That’s only partly true — I do have a small idea what to do with qrq. The home page is very helpful, and the program itself has more than enough help just in its startup screen to keep me from shrugging with complete bewilderment. And I imagine if you’re learning or use Morse telegraphy at all, it will be very interesting.

It’s also worth highlighting that qrq involves some sound support. Very few console applications take the time to incorporate an audio element, unless they’re specifically intended for audio playback.

At this point I should mention that I have no training whatsoever with Morse code aside from learning about it in primary school. Or maybe tinkering with morse. So properly using qrq is well beyond my ability.

On the other hand, I do like the interface, even if it is pinned to 80×24. qrq has no flags that I could find, and the man page gives only a little more information than you’ll get from starting the program.

I noticed that qrq is in both Debian and Arch, and the Arch version will pull in alsa-oss when you install it. That might suggest that qrq is a little beyond the most recent developments in Linux audio, but I had no problems with qrq’s sound playback.

Other than the fact that I have no clue what those beeps and boops mean. :\

Between this and yfklog, I’m beginning to expect more from text-only applications intended for the amateur radio demographic. … 😐

speedpad: The advanced typing tutor

Some typing tutors I’ve seen were oriented toward specific letter combinations, or as touch-typing coaches with the ability to swap out dictionary sets. Quasi-gamelike programs such as banihstypos aside, software like gtypist or typespeed primarily work on a word-by-word basis, ostensibly as a way of building fundamental proficiency.

So what should you be using if you’re beyond single-word exercises? What if ryryryry is getting a little boring?

Perhaps it’s time to step up to more practical typing exercises.

2014-11-10-jsgqk71-speedpad-01 2014-11-10-jsgqk71-speedpad-02

That’s speedpad, which works as a python tutor for advanced typists, and leans more toward speed and accuracy than building basic skills.

speedpad is not a game, and I had to remind myself of that and not throw it in with the last round of game-y titles. speedpad is deadly serious, offering a pacing bot, accuracy and word-per-minute counts, and accepting input from external files or things like fortune.

What that means is, speedpad is angled more toward practical typing practice, as opposed to just pulling in special and unique words or dictionaries, for single-word practice. And if you’re an advanced typist, you’ll either relish the practice, or brood hatefully over its unforgiving nature.

speedpad is not in Arch/AUR or Debian, which is a shame because I happen to like this interface much more than the gamelike approach of either typespeed or banihstypos, and the staid presentation of gtypist. speedpad knows its audience, and intends to keep it happy.

speedpad is a python program though, so chances are it will run on your system, provided it can access version 2.7. I tried it with the current python version in Arch, and got a few errors. Your system may behave better.

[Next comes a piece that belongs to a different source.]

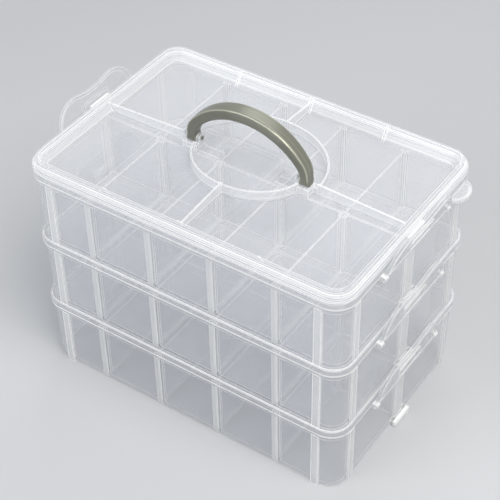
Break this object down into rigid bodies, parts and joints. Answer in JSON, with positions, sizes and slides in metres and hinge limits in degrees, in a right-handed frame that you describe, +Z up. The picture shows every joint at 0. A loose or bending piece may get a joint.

And don’t forget that speedpad alone usually doesn’t do much; you have to feed it a text file to get some serious typing action out of it. Find some problematic texts for you to practice, or grab fortune and let it pick for you.

speedpad stands above the other typing tutors I know of, if only for its interface and real-text approach to practicing typing. And considering it has an overabundance of color and a serious feel about it, I’m going to give this one a gold star: ⭐ 🙂 Enjoy!

gtypist: Yes, I know I’m a failure

I didn’t know there was a GNU Typist program that would do me the service of teaching me how to type properly.

And I sure didn’t know it was so lavish and ornate. Compared to some other GNU projects, this is a jewel to look at.


Wow, menu-driven, multicolor, long and descriptive instructions. … Is this really the same organization that lists ed, the least communicative program in existence, in its repertoire?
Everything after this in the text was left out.